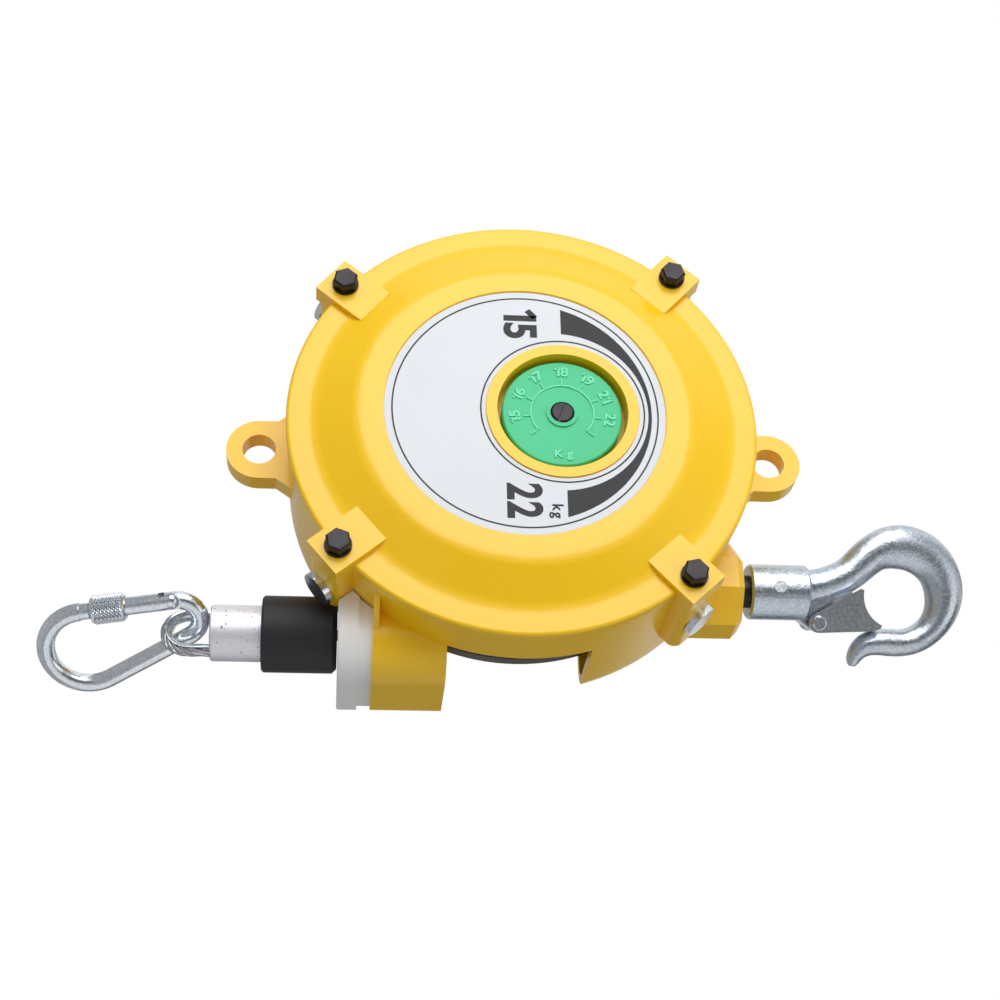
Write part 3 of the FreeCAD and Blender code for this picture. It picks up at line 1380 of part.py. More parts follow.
def make_carabiner():
    place = carabiner_place()
    frame = new_body("carabiner_frame")
    path = new_sketch(frame, "XY")
    nose = D.gate_start + D.gate_length + D.gate_gap
    shoulder = nose + D.nose_length
    narrow = D.narrow_radius
    wide = D.wide_radius
    far = narrow + D.bend_distance
    outline(path, [
        gate_point(shoulder, 0),
        (far - wide * slope, wide * level, -wide),
        (far + wide, 0, -wide),
        (far - wide * slope, -wide * level),
        (narrow - narrow * slope, -narrow * level, -narrow),
        (0, 0, -narrow),
        (narrow - narrow * slope, narrow * level),
        gate_point(D.gate_start + 2.4, 0),
    ], closed=False)
    doc.recompute()
    start = gate_point(shoulder, 0)
    profile = frame.newObject("Sketcher::SketchObject", "section")
    for feature in frame.Origin.OriginFeatures:
        if feature.Role == "YZ_Plane":
            profile.AttachmentSupport = [(feature, "")]
    profile.MapMode = "FlatFace"
    tilt = math.degrees(math.asin(float(slope)))
    profile.AttachmentOffset = FreeCAD.Placement(FreeCAD.Vector(), FreeCAD.Rotation(FreeCAD.Vector(0, 1, 0), tilt))
    profile.setExpression("AttachmentOffset.Base.z", start[0].formula)
    profile.setExpression("AttachmentOffset.Base.x", start[1].formula)
    circle(profile, 0, 0, D.rod_radius)
    pipe = frame.newObject("PartDesign::AdditivePipe", "rod")
    pipe.Profile = profile
    pipe.Spine = (path, [f"Edge{n}" for n in range(1, 8)])
    doc.recompute()
    x, y = gate_point(D.gate_start, 0)
    for side in (1, -1):
        cheek = new_sketch(frame, "XY", side * D.tongue_thick / 2)
        circle(cheek, x, y, D.rod_radius + 0.8)
        pocket(frame, cheek, D.rod_radius * 2, reverse=side > 0)
    hole = new_sketch(frame, "XY", -D.rod_radius)
    circle(hole, x, y, D.gate_pin_radius)
    pocket(frame, hole, D.rod_radius * 2, reverse=True)
    hang(frame, "carabiner_frame", **place)
    tip = new_body("carabiner_nose")
    end = new_sketch(tip, "XY")
    slim = D.rod_radius - D.nose_step
    outline(end, [
        gate_point(nose, 0),
        gate_point(nose, slim - 0.5),
        gate_point(nose + 0.5, slim),
        gate_point(shoulder, slim),
        gate_point(shoulder, 0),
    ])
    turn_round(tip, end, (end, ["Edge5"]))
    hang(tip, "carabiner_nose", **place)
    gate = new_body("carabiner_gate")
    bar = new_sketch(gate, "XY")
    rad = D.rod_radius
    outline(bar, [
        gate_point(D.gate_start - rad, 0),
        gate_point(D.gate_start + D.gate_length, 0),
        gate_point(D.gate_start + D.gate_length, rad),
        (*gate_point(D.gate_start, rad), rad),
    ])
    turn_round(gate, bar, (bar, ["Edge1"]))
    slot = new_sketch(gate, "XY", -D.gate_slot / 2)
    circle(slot, x, y, D.rod_radius * 1.6)
    pocket(gate, slot, D.gate_slot, reverse=True)
    hole = new_sketch(gate, "XY", -D.rod_radius)
    circle(hole, x, y, D.gate_pin_radius + D.running_clearance)
    pocket(gate, hole, D.rod_radius * 2, reverse=True)
    hang(gate, "carabiner_gate", **place)
    pin = new_body("gate_pin")
    rivet = new_sketch(pin, "XY", -D.rod_radius * 0.9)
    circle(rivet, x, y, D.gate_pin_radius)
    pad(pin, rivet, D.rod_radius * 1.8)
    hang(pin, "gate_pin", **place)
    sleeve = new_body("gate_sleeve")
    ring = new_sketch(sleeve, "XY")
    inner = D.rod_radius + D.sleeve_clearance
    outer = D.sleeve_radius
    end = D.gate_start + D.gate_length
    outline(ring, [
        gate_point(end - D.sleeve_length, inner),
        gate_point(end, inner),
        gate_point(end, outer - 0.7),
        gate_point(end - 0.7, outer),
        gate_point(end - D.sleeve_length + 0.7, outer),
        gate_point(end - D.sleeve_length, outer - 0.7),
    ])
    axis = new_sketch(sleeve, "XY")
    outline(axis, [gate_point(0, 0), gate_point(20, 0)], closed=False)
    turn_round(sleeve, ring, (axis, ["Edge1"]))
    hang(sleeve, "gate_sleeve", **place)


# ---------------------------------------------------------------- build, check and write
make_front_cover()
make_rear_case()
make_guide()
make_cover_bolts()
make_label()
make_dial()
make_arbor_drive()
make_worm()
make_drum()
make_hook_shaft()
make_hook()
make_latch()
make_rope_end()
make_carabiner()
doc.recompute()

for item in doc.Objects:
    if "Invalid" in item.State or "Error" in item.State:
        raise RuntimeError(f"{item.Label} ({item.Name}) failed: {item.State}")
os.makedirs("parts", exist_ok=True)
for item in sub_parts:
    shape = item.Shape
    if shape.isNull() or not shape.isValid() or not shape.Solids:
        raise RuntimeError(f"{item.Label} has no valid solid")
    shape.exportStep(f"parts/{item.Label}.step")
    box = shape.BoundBox
    print(f"{item.Label:18s} solids {len(shape.Solids)}  volume {shape.Volume:10.1f}"
          f"  x {box.XMin:7.1f} {box.XMax:7.1f}  y {box.YMin:7.1f} {box.YMax:7.1f}"
          f"  z {box.ZMin:7.1f} {box.ZMax:7.1f}")
print(len(sub_parts), "sub-parts written")
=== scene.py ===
# %% [markdown]
# # A tool balancer in studio light
# A tool balancer hangs over a work bench and carries a tool on a wire rope, so that
# the hand feels no weight. This lesson starts from a frame: the measured solids of all
# its pieces. It gives each piece its finish, and adds what a solid model leaves out:
# the lay of the rope, the printed label, the figures on the dial and the knurled sleeve.

# %% Load the frame
import json
import math

import bmesh
import bpy
from mathutils import Matrix, Vector


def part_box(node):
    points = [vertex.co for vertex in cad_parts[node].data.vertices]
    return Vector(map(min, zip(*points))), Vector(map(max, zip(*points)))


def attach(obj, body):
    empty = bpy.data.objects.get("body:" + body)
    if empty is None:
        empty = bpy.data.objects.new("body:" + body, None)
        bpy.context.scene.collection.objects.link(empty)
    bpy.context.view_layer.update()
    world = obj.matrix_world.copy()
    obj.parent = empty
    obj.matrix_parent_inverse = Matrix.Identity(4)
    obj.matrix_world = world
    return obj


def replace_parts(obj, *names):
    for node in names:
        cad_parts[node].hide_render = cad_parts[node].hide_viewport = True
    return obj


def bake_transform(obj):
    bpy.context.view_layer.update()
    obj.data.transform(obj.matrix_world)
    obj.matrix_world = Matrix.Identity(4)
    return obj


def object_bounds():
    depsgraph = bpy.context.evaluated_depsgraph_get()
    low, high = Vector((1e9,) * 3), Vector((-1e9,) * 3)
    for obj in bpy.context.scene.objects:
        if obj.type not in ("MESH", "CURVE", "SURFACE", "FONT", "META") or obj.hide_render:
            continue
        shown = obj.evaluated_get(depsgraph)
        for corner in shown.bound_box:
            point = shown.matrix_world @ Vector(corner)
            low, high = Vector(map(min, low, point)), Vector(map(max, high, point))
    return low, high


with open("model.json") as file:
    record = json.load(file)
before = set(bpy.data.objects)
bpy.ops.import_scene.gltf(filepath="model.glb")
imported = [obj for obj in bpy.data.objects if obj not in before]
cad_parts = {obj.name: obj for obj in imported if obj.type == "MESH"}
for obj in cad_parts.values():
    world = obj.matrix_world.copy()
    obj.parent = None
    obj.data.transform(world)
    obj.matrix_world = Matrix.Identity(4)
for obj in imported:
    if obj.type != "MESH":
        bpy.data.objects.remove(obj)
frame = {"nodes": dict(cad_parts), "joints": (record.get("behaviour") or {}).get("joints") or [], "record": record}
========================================
• _DIRECTION_
Repeat exactly the lines from the one that contains "make_hook()" through the one that contains "if empty is", and only those.

• _THE SOLUTION_
make_hook()
make_latch()
make_rope_end()
make_carabiner()
doc.recompute()

for item in doc.Objects:
    if "Invalid" in item.State or "Error" in item.State:
        raise RuntimeError(f"{item.Label} ({item.Name}) failed: {item.State}")
os.makedirs("parts", exist_ok=True)
for item in sub_parts:
    shape = item.Shape
    if shape.isNull() or not shape.isValid() or not shape.Solids:
        raise RuntimeError(f"{item.Label} has no valid solid")
    shape.exportStep(f"parts/{item.Label}.step")
    box = shape.BoundBox
    print(f"{item.Label:18s} solids {len(shape.Solids)}  volume {shape.Volume:10.1f}"
          f"  x {box.XMin:7.1f} {box.XMax:7.1f}  y {box.YMin:7.1f} {box.YMax:7.1f}"
          f"  z {box.ZMin:7.1f} {box.ZMax:7.1f}")
print(len(sub_parts), "sub-parts written")
=== scene.py ===
# %% [markdown]
# # A tool balancer in studio light
# A tool balancer hangs over a work bench and carries a tool on a wire rope, so that
# the hand feels no weight. This lesson starts from a frame: the measured solids of all
# its pieces. It gives each piece its finish, and adds what a solid model leaves out:
# the lay of the rope, the printed label, the figures on the dial and the knurled sleeve.

# %% Load the frame
import json
import math

import bmesh
import bpy
from mathutils import Matrix, Vector


def part_box(node):
    points = [vertex.co for vertex in cad_parts[node].data.vertices]
    return Vector(map(min, zip(*points))), Vector(map(max, zip(*points)))


def attach(obj, body):
    empty = bpy.data.objects.get("body:" + body)
    if empty is None:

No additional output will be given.